When asked about the “unique challenges that the legal system faces in providing support and assistance to children who are victims of domestic violence”, Buchanan responds that they include “a lack of coordination, lack of training, and lack of resources … If domestic violence programs and child welfare agencies are working in opposition, if the family court is unaware of pending criminal cases against a particular family, if probation and parole are not focusing on holding the batterer accountable, the victims do not get the appropriate response.” Also, “victims need access to services, including civil legal services. Judges report that most parties now appearing in civil cases lack legal counsel. Frequently, one party might have an attorney, and more likely than not, this will be the batterer, who commonly has greater access to economic resources. Furthermore, victims in criminal cases frequently lack competent legal advice on what civil remedies they might pursue for safety, housing, or economic assistance. Children exposed to domestic violence, in addition to requiring a strong relationship with with the nonviolent parent, need access to mental health assessment and services with respect to the impact of violence. In most communities, these resources are sparse or do not exist.”

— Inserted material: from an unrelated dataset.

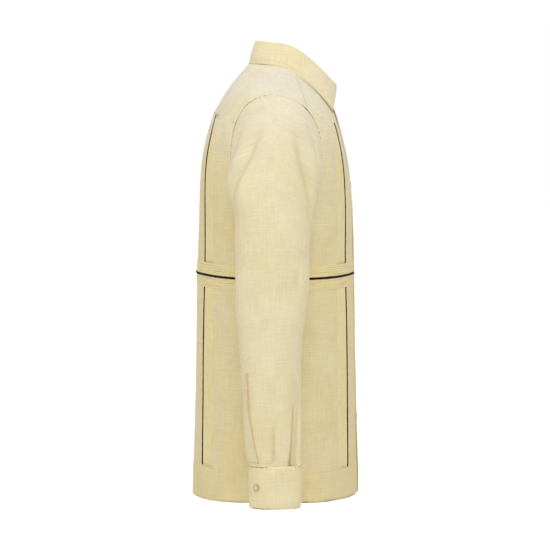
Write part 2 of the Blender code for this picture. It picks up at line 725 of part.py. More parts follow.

“A Model Response to Truancy Prevention: The Louisville Truancy Court Diversion Project” by Hon. Joan L. Byer and Jeffrey A. Kuhn. “The Lousiville Truancy Court Diversion Project is a national model that can help prevent juvenile delinquency and help establish and preserve safe and permanent homes for children. Judge Joan Byer and Jefferey Kuhn describe the history and methodology for the project’s implementation.”

“It cannot be overstated that truancy often arises from multifaceted familial conditions that require a multifacted response. The identification and treatment of underlying causes of truancy through the courts can be greatly enhanced when the court with jurisdiction over the truancy matter can assert jurisdiction over dissolution, domestic violence, child protection, or substance abuse issues. Therefore, a family court or juvenile court judge with jurisdiction over an array of family matters, coupled with the ability of the court to coordinate proceedings and integrate service delivery for families, is well positioned to respond to family service needs that are identified through a truancy prevention program.”

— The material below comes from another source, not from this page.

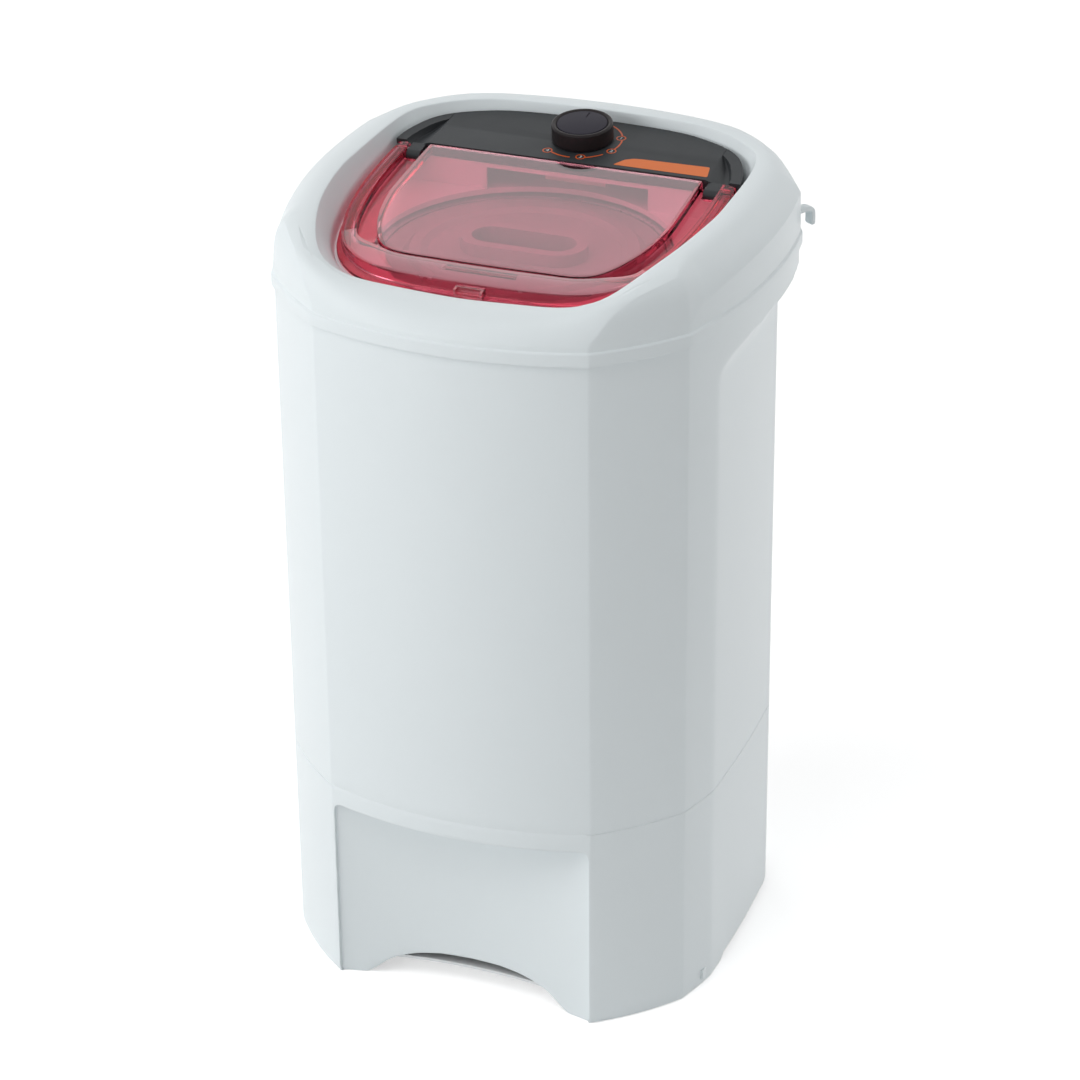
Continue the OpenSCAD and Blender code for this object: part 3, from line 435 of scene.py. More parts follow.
class Value:
    """A number from a node's socket, with arithmetic that adds Math nodes."""

    def __init__(self, tree: bpy.types.NodeTree, socket: bpy.types.NodeSocket) -> None:
        """Wraps one output socket of a node tree."""
        self.tree, self.socket = tree, socket

    def math(self, operation: str, first: "Value | float", second: "Value | float") -> "Value":
        """Adds a Math node of two operands and returns its result."""
        node = self.tree.nodes.new("ShaderNodeMath")
        node.operation = operation
        for slot, item in zip(node.inputs, (first, second)):
            if isinstance(item, Value):
                self.tree.links.new(item.socket, slot)
            else:
                slot.default_value = item
        return Value(self.tree, node.outputs[0])

    def __add__(self, other: "Value | float") -> "Value":
        """Returns self + other."""
        return self.math("ADD", self, other)

    def __radd__(self, other: float) -> "Value":
        """Returns other + self."""
        return self.math("ADD", other, self)

    def __sub__(self, other: "Value | float") -> "Value":
        """Returns self - other."""
        return self.math("SUBTRACT", self, other)

    def __rsub__(self, other: float) -> "Value":
        """Returns other - self."""
        return self.math("SUBTRACT", other, self)

    def __mul__(self, other: "Value | float") -> "Value":
        """Returns self times other."""
        return self.math("MULTIPLY", self, other)

    def __rmul__(self, other: float) -> "Value":
        """Returns other times self."""
        return self.math("MULTIPLY", other, self)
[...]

“Changing the Judiciary’s Relationship with a Community One Child at a Time” by Martha Stone and Emily Breon. The Truancy Court Prevention Project (TCPP) in Hartford, CT involves a wide range of services and mentoring to at-risk youth including the participation of judges. There is also case monitoring from social service agency represntatives. The program has had a noticeable success rate in reducing truancy, and has helped the participating judges better understand the circumstances that these youth confront in their daily lives, ranging from family problems and pressures, lack of transportation, school resources etc. The judges feel that as a result they have become better judges, and had a benificial impact on the lives of the young people that they deal with.

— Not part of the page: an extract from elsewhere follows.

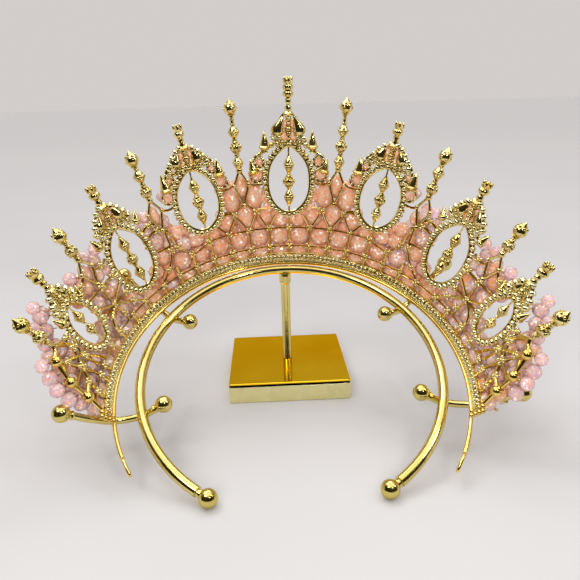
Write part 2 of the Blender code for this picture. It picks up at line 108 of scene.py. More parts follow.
# Wires of the right half: angle, height
WIRES = (
    ((0, LOW_RAIL), (NET_END - 3, LOW_RAIL)),
    ((0, HIGH_RAIL), (24, HIGH_RAIL), (28.5, 18.6), (32.5, 16.6), (35.8, 16.2), (39.4, 22),
     (40.2, 28), (41.4, 33.6)),
    ((7.1, HIGH_RAIL), (4.6, 25.6)),
    ((7.1, HIGH_RAIL), (8.4, 21.4), (9.6, 24.6), (10.8, 28.2)),
    ((10.8, 28.2), (9, 29.4), (7.4, 29.2)),
    ((18.2, 28.2), (20, 29.4), (21.6, 29)),
    ((14.2, HIGH_RAIL), (10.8, 28.2)),
    ((14.2, HIGH_RAIL), (18.2, 28.2)),
    ((21.3, HIGH_RAIL), (18.2, 28.2), (22, 30.8)),
    ((21.3, HIGH_RAIL), (24.6, 24.4)),
    ((10.8, 28.2), (14.5, 32.6), (18.2, 28.2)),
    ((8, 41.2), (11.2, 41.6), (12.3, 43)),
    ((16.9, 43), (18.2, 41.6), (21, 41)),
    ((35.4, 41.2), (38, 40.6), (40, 41.6)),
    ((41.6, 33.2), (42.3, 22), (45.6, 14.6), (49.6, 10.2), (50.4, 4.4)),
    ((42.3, 24.6), (46.6, 25)),
    ((43.8, 37.4), (46, 38.6), (48.2, 37)),
    ((40.6, 31.6), (44, 34.6), (47.4, 33.4)),
    ((58, 4.4), (58.6, 9), (62, 13.6), (68.6, 19.6), (74, 24)),
    ((61, 29.8), (68.4, 29.6), (74.6, 30)),
    ((60.8, 19.8), (68.8, 19.6), (76, 19.2)),
    ((68.4, 31.6), (68.8, 19.6), (67.8, LOW_RAIL)),
    ((73.5, 4.4), (73.4, 14), (68.8, 19.6), (62.6, 25.6)),
    ((62.4, 38), (64, 36.6), (66.4, 37.2)),
    ((71, 38.8), (73.2, 36.6), (77.6, 37.2)),
    ((83.6, 33), (87.6, 30.6), (91.4, 34.2)),
    ((85.4, 28.4), (88.4, 19.8), (86.6, 4.4)),
    ((84.6, 19.8), (98.4, 19.6)),
    ((94.6, 30.4), (92.4, 20), (90.6, LOW_RAIL), (90.8, 4.4)),
    ((91.4, 34), (88.4, 27), (91.8, 19.6), (96.4, LOW_RAIL), (96.8, 4.4)),
    ((84, LOW_RAIL), (88.2, 19.6), (93.4, 27.4), (97.4, 24.4)),
    ((99.6, 14), (95, 15), (92, 19.6)),
)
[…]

“Restorative Justice for Youth at Risk” by Hon Sophia H. Hall, presiding judge of the Resource Section, Juvenile Justice and Child Protection Department, Circut Court of Cook County, IL. “Restorative justice is a growing movement with enormous potential that focuses on reconciliation instead of recrimination. The core of the movement’s philosophy is that judges are in a unique position to support the various players within a community who can help youth at risk before they become deeply involved in the justice system.”

“Obsessive Teenage Love: The Precursor to Domestic Violence” by Hon. Amy Karan and Lisa Keating. ” It is estimated that one in three teens has experienced violence in a dating relationship. Thankfully, many programs exist to help eradicate teen dating violence. Through early education and prevention, judges can work with partents and schools to give victims and abusers a way to find help”.

This article also details the signs one can look for to recognize a pattern of abuse, the cycle of violence and how it can repeat itself, and, by contrast, defines what a healthy dating relationship might look like.

“Erie Earn-It Program, Inc.: A Successful Collaborative Restitution Program for Juveniles at Risk” by Hon. Stephanie Domitrovich. “Judge Stephanie Domitrovich describes the history and methodology of the Erie Earn-It Program, Inc., to help inspire other judges to work within their communities to develop programs to teach juvenile offenders employment, vocational, academic, and social skills while they reimburse their victims.” Describes the restitution program of Erie, PA including the code of conduct to which all participating juvenile offeners must subscribe. It has also encouraged other collaborative projects to help rehabilitate juvenile offenders.

“Hip Hop And Youth at Risk” by Cleveland Prince. “The author purports that while some rap music is positive, the genre is saturated with negative images, stereotypes and excesses that tend to influence our young people. He encourages leaders to address the effects that hip hop music has on our youth with the same fervor sparked by Don Imus’s rant on the Rutgers women’s basketball team.” This is more of an opinion piece than most of the other articles in this issue, with less of a purely legal focus. The author is a probation manager in Santa Clara County who deals directly with gang members and gang violence, and thus represents an interesting “hands-on” cultural perspective from what could be seen as “inside the trenches” (quotation mine).

“E-Discoveryand Pretrial Conferences: A Primer for Lawyers and Judges” by Richard N. Lettieri and Hon. Joy Flowers Conti. “Electronically Stored Information (ESI) has become the predominant source of evidence in civil lawsuits. Judges, lawyers, and litigants should work together form the outset of litigation to understand the potential discovery issues that could relate to ESI.” This includes the perspectives of both a lawyer and a judge on this issue, including questions of data accessibility, confidentiality of documents, preservation and waiver of work product protectiion among other concerns unique to this format.

“Standing Columns”:

“Judicial Ethics: “Discussing the Judicial Code is Like Discussing Religion” by Hon. Cara Lee Neville. “The latest version of the ABA Model Code of Judicial Conduct was passed by the House of Delegates in February 2007. It only took 3 1/2 years of study, rewriting, and nine public hearings to sort through the thousands of pages of proposals and critiques by lawyers, judges, interest groups, nonprofits, citizens, the media, and law professors.” Several of the new rules are elaborated and discussed.

“Technology: “The Lack of Effort to Insure Integrity and Trustworthiness of Online Legal Information and Documents” by Hon. Herbert B. Dixon, Jr. “Judge Herbert Dixon cautions that as more and more courts and agencies institutionalize the use of electronic filing and the maintenance of records, the courts will need to address certain lurking issues to ensure the integrity and trustworthiness of legal documents.” In particular, this article refers in great depth to the findings of a recent study from the American Association of Law Libraries (AALL) entitled State-by-State Report on Authentication of Online Legal Resources which seeks to investigate how trustworthy are state-level primary legal resources on the web.